Having chocolate, cheese, good jams, fruits daily is “unthinkable”
An education professional working in an international school in Dhaka as the head of academic quality control, Susanthika (not her real name) finds it difficult to get good quality services in Dhaka. “Dhaka is very difficult to live in with honesty, as people wait for tips and bribe money,” she said, wishing to give her remarks to Dhaka Tribune anonymously.
As a foreigner, she said, the expectation of ‘tips’ is often overwhelming.
Even though chocolate, cheese and similar manufactured food items are considered luxurious in Sri Lanka, where Susanthika is from, she used to buy these items for daily consumption when living in Malaysia.
“In Malaysia I had these items on a daily basis, especially good jams, good cheese, fresh milk and fruits. But here you can't think about having these daily like I did in Malaysia,” said Susanthika, who lives in Dhaka with her two children.
Susanthika finds fluctuations in prices quite problematic. “Every month I go Tk2/3 thousand over my budget. Two months ago I spent Tk22 thousand for our supermarket expenses. This is just dry ration, not all food. This month it cost me over Tk30 thousand. There has been a Tk6/7 increase in rice prices. The rice I get was Tk88 two months ago, yesterday I bought it for Tk95,” she told Dhaka Tribune.
Susanthika noticed that the price for milk is also fluctuating and the meat prices are going up. All dry ration prices are going up as well.
“They are still reasonable compared to my country. But I don't know, if the prices continue to go up like this it will be costlier that my country within a year,” she said.
VAT items are the most expensive
An American national living in Bangladesh for over 20 years now, Star Faruque avoids going to shops that aim to serve foreigners, as these shops charge more even for normal items.
“From what I have seen from living in Dhaka for 20 years, those shops charge more for normal items because they probably think foreigners don’t know any better. Perhaps most do not. People who are more Bengali like me, know better than to overpay,” she said.
But Star does have to spend more for getting ‘exotic’ items. “I feel bad when I have to pay $20 for 8 ounces of blueberries, also when I have to pay $12-15 for a half kg of strawberries,” she said.
However, it is not just the niche items that are more expensive.
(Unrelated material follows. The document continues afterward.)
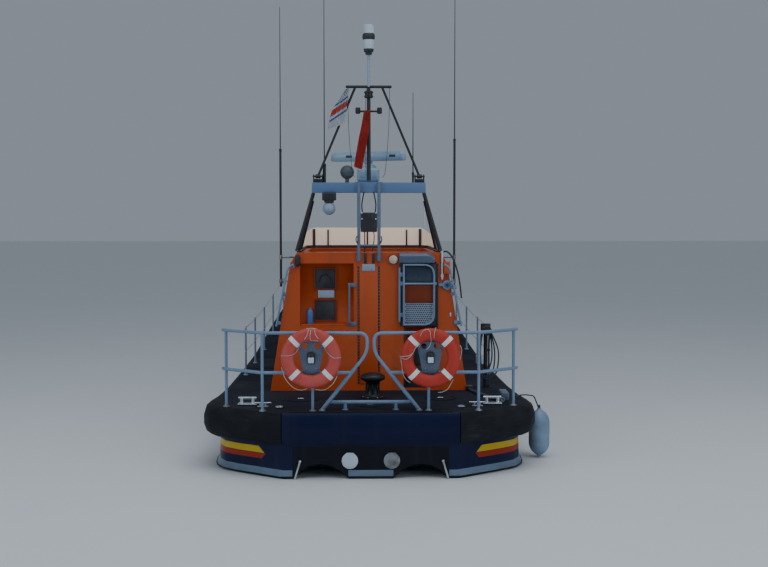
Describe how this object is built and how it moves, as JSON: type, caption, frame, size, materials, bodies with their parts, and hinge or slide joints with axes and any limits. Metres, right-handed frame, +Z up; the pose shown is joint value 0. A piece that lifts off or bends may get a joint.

Star says everything from toiletries to groceries to clothing to shoes are less expensive in the US.
“There is no such thing as 500-600 percent tax on anything in the States. So, I would have to say the VAT tax items are the most expensive, especially the vehicles,” said Star.
This is why she prefers to do her shopping for personal items from toiletries to clothing outside of Bangladesh.
Restaurants and buying the types of foods she prefers is where she spends the most in her day-to-day expenses.
But lifestyle wise, says Star, having a driver, a cook and cleaners, makes life more comfortable. “Everyone knows that because there are 160 million people in the country, there is no shortage of people and it is not expensive to hire helpers,” she said.